Additionally, Defendant Thomas Stickrath, the Director of the Ohio Department of Public Safety (substituted automatically for previous Director John Born), is DISMISSED . See Complaint ("Comp."), ¶ 2. There are no allegations against the Director of Public Safety. The Report and Recommendation made no recommendation as regards the motion to dismiss him, possibly overlooking this because Plaintiff did not oppose it. Ohio law defines Stickrath's authority, see, e.g., Ohio Revised Code §§ 5502.01 & 5502.011, and no provision authorizes Stickrath or any of his agents in the Department of Public Safety to impose penalties on liquor permit holders for violations of Ohio liquor control law. The Department investigates and present charges to the Commission, which adjudicates and imposes penalties. The Complaint thus states no viable claim against him.

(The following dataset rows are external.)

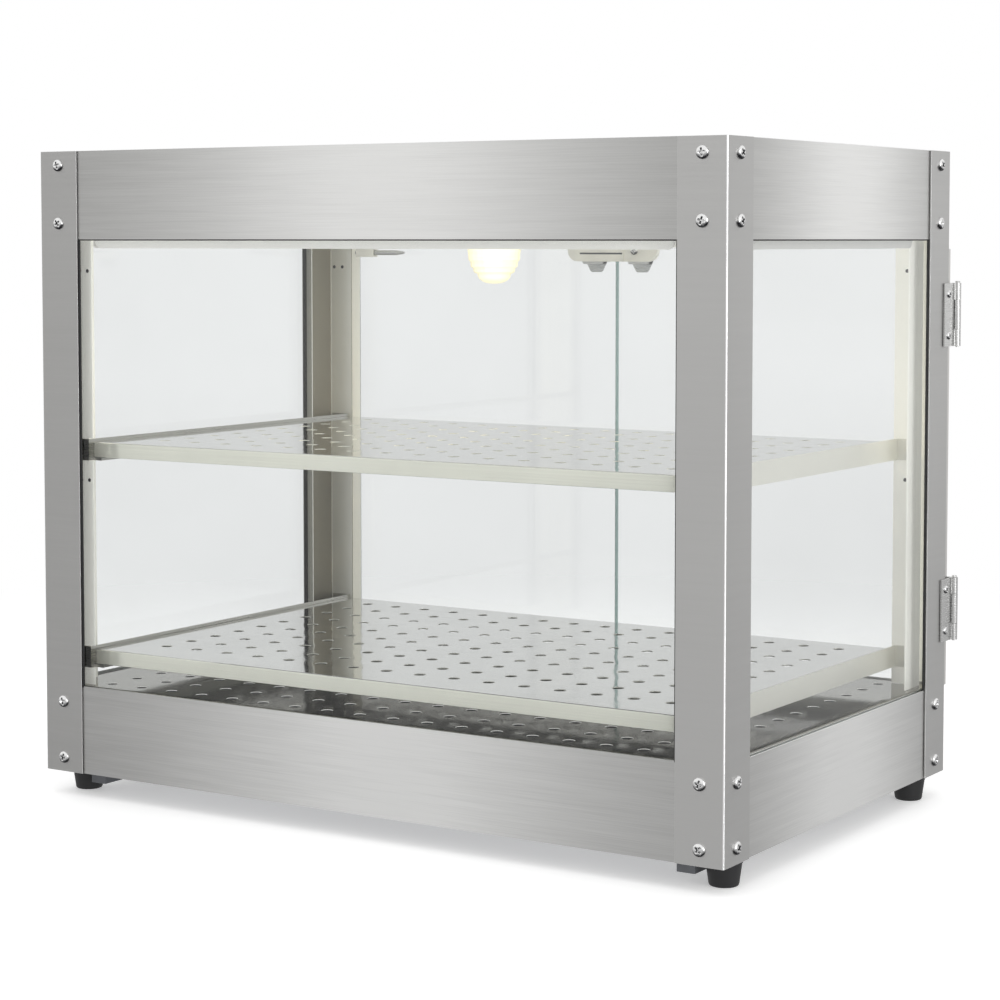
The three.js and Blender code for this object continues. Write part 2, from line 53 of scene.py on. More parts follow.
MM = 0.001
SKIN_INSET = 1.5
CASE_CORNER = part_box("base_skirt")[0] - Vector((SKIN_INSET, SKIN_INSET, 0)) * MM


def at(x, y, z):
    """A point of the case, given in millimetres, in the row frame in metres."""
    return CASE_CORNER + Vector((x, y, z)) * MM


def box_mm(node):
    """Lowest and highest corner of a CAD node, in the case's millimetres."""
    low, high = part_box(node)
    return (low - CASE_CORNER) / MM, (high - CASE_CORNER) / MM


WIDTH = box_mm("base_skirt")[1].x + SKIN_INSET
DEPTH = box_mm("base_skirt")[1].y + SKIN_INSET
HEIGHT = box_mm("top_hood")[1].z
FLOOR_Z = box_mm("foot_front_left")[0].z
POST_FLANGE, POST_SHEET, POST_BEND = 38, 1.2, 1.7
POST_SCREW_INSET = 19
POST_SCREW_HEIGHTS = (11.5, 56.5, 436.5, 482)
PANE_LOW, PANE_HIGH = 69, 424
HINGE_SHEET = 1.5

CAMERA_PLACE = (1378, -1487, 424)
CAMERA_YAW, CAMERA_PITCH = 32.48, -3.66
CAMERA_LENS, CAMERA_SENSOR, CAMERA_SHIFT = 90.43, 36, -0.1

WHITE_LIGHT = (1, 1, 1, 1)
UP, DOWN = (0, 0, 1), (0, 0, -1)
FORWARD, BACK = (0, -1, 0), (0, 1, 0)
LEFT, RIGHT = (-1, 0, 0), (1, 0, 0)


# Camera and lights


def linked(name, data):
    """A new object of the scene."""
    thing = bpy.data.objects.new(name, data)
    scene.collection.objects.link(thing)
    return thing


def add_camera():
    data = bpy.data.cameras.new("camera")
    camera = linked("camera", data)
    camera.location = at(*CAMERA_PLACE)
    yaw, pitch = math.radians(CAMERA_YAW), math.radians(CAMERA_PITCH)
    level = math.cos(pitch)
    aim = Vector((-math.sin(yaw) * level, math.cos(yaw) * level, math.sin(pitch)))
    camera.rotation_mode = "QUATERNION"
    camera.rotation_quaternion = aim.to_track_quat("-Z", "Y")
    data.sensor_width = CAMERA_SENSOR
    data.lens = CAMERA_LENS
    data.shift_y = CAMERA_SHIFT
    data.clip_start = 0.05
    data.clip_end = 60
    scene.camera = camera


def add_area_light(name, place, target, size, power, colour=(1, 1, 1), shines=False):
    data = bpy.data.lights.new(name, "AREA")
    data.shape = "RECTANGLE"
    data.size, data.size_y = size
    data.energy = power
    data.color = colour
    light = linked(name, data)
    light.location = place
    light.rotation_mode = "QUATERNION"
    light.rotation_quaternion = (Vector(target) - Vector(place)).to_track_quat("-Z", "Y")
    light.visible_camera = False
    light.visible_glossy = shines
    return light


# Node shaders


def node(tree, kind, inputs=None, **settings):
    """Adds one shader node, with its settings and its inputs as values or as sockets to link."""
    made = tree.nodes.new(kind)
    for key, value in settings.items():
        setattr(made, key, value)
    for key, value in (inputs or {}).items():
        if isinstance(value, bpy.types.NodeSocket):
            tree.links.new(value, made.inputs[key])
        else:
            made.inputs[key].default_value = value
    return made


def calc(tree, operation, a, b=0.0, clamp=False):
    made = node(tree, "ShaderNodeMath", {0: a, 1: b}, operation=operation, use_clamp=clamp)
    return made.outputs[0]


def spread(tree, value, low, high, to_low=0.0, to_high=1.0):
    """Maps value smoothly from low..high to to_low..to_high."""
    inputs = {"Value": value, "From Min": low, "From Max": high}
    inputs |= {"To Min": to_low, "To Max": to_high}
    return node(tree, "ShaderNodeMapRange", inputs, interpolation_type="SMOOTHSTEP").outputs[0]


def mix_values(tree, factor, a, b):
    made = node(tree, "ShaderNodeMix", {0: factor, 2: a, 3: b}, data_type="FLOAT")
    return made.outputs[0]


def mix_shaders(tree, factor, a, b):
    return node(tree, "ShaderNodeMixShader", {0: factor, 1: a, 2: b}).outputs[0]


def blend_colour(tree, factor, a, b, mode="MIX"):
    inputs = {0: factor, 6: a, 7: b}
    return node(tree, "ShaderNodeMix", inputs, data_type="RGBA", blend_type=mode).outputs[2]


def rgba(colour, gain=1.0):
    return (*[min(1.0, channel * gain) for channel in colour], 1.0)


def grey(level):
    return (level, level, level, 1)


def place_socket(tree):
    return node(tree, "ShaderNodeTexCoord").outputs["Object"]


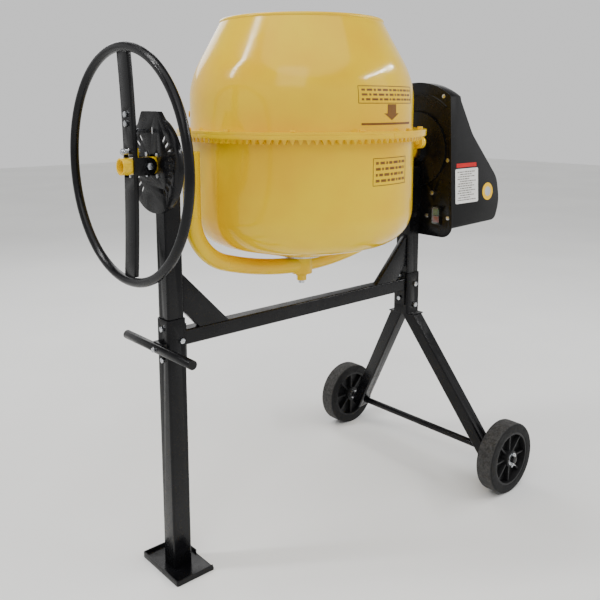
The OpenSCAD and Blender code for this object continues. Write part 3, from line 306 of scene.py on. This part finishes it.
def moulded(name, light, dark, gloss, grain_mm=1.0, deep_mm=0.05, shine=0.35):
    """Injection-moulded plastic or printed vinyl: an even colour under a fine grain from the tool."""
    made, tree, shader, where = start(name, IOR=1.5, Specular_IOR_Level=shine)
    surface(tree, shader, where, (linear(light), linear(dark)), colour_mm=60, gloss=gloss, gloss_mm=25,
            bump_mm=grain_mm, deep_mm=deep_mm)
    return made


def tyre():
    """Solid moulded rubber."""
    # Matt black and grainy, with a grey scuff where the tread rolls on the ground
    made, tree, shader, where = start("solid_tyre_rubber", IOR=1.5, Specular_IOR_Level=0.3)
    rubber = surface(tree, shader, where, (linear("#0A0A0B"), linear("#121213")), colour_mm=30,
                     gloss=(0.6, 0.8), gloss_mm=12, bump_mm=1.8, deep_mm=0.3, strength=0.5)
    low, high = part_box("front_tyre")
    axle, radius = (low + high) / 2, (high.z - low.z) / 2
    scuff_from, scuff_full, speck = radius - 3 * MM, radius - 0.5 * MM, 9 * MM
    flat = add(tree, "ShaderNodeVectorMath", {0: where, 1: (1.0, 0.0, 1.0)}, 0, operation="MULTIPLY")
    reach = add(tree, "ShaderNodeVectorMath", {0: flat, 1: (axle.x, 0.0, axle.z)}, "Value",
                operation="DISTANCE")
    tread = add(tree, "ShaderNodeMapRange",
                {"Value": reach, "From Min": scuff_from, "From Max": scuff_full}, "Result")
    specks = add(tree, "ShaderNodeTexNoise",
                 {"Vector": where, "Scale": 1 / speck, "Detail": 6.0, "Roughness": 0.7}, "Fac")
    patch = add(tree, "ShaderNodeMapRange",
                {"Value": specks, "From Min": 0.3, "From Max": 0.7, "To Min": 0.1}, "Result")
    worn = add(tree, "ShaderNodeMath", {0: tread, 1: patch}, 0, operation="MULTIPLY")
    scuffed = add(tree, "ShaderNodeMix", {"Factor": worn, 6: rubber, 7: [*linear("#4A4948"), 1.0]}, 2,
                  data_type="RGBA")
    tree.links.new(scuffed, shader.inputs["Base Color"])
    return made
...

A Report and Recommendation, (ECF 25), would have the Court grant in part Defendants’ Motion to Dismiss for Lack of Jurisdiction (ECF 22) under Rule 12(b)(1), dismiss WCI's claims for monetary damages as barred under Fed. R. Civ. P. 12(b)(1) by the Eleventh Amendment; and otherwise deny Defendants’ Motion to Dismiss for Lack of Subject Matter Jurisdiction (ECF 22) under Rule 12(b)(1). For the reasons stated above, the Report and Recommendations of the Magistrate Judge, (ECF 25) is REJECTED. Plaintiff's Objection to the Report and Recommendation (ECF 28) is OVERRULED. Defendants’ Objection to the Report and Recommendation (ECF 27) is SUSTAINED . Defendants’ Motion to Dismiss for Lack of Jurisdiction (ECF 22) is GRANTED .
The instant case is TERMINATED on the dockets of the United States District Court for the Southern District of Ohio, Western Division at Dayton.
DONE and ORDERED this 30th day of July, 2020.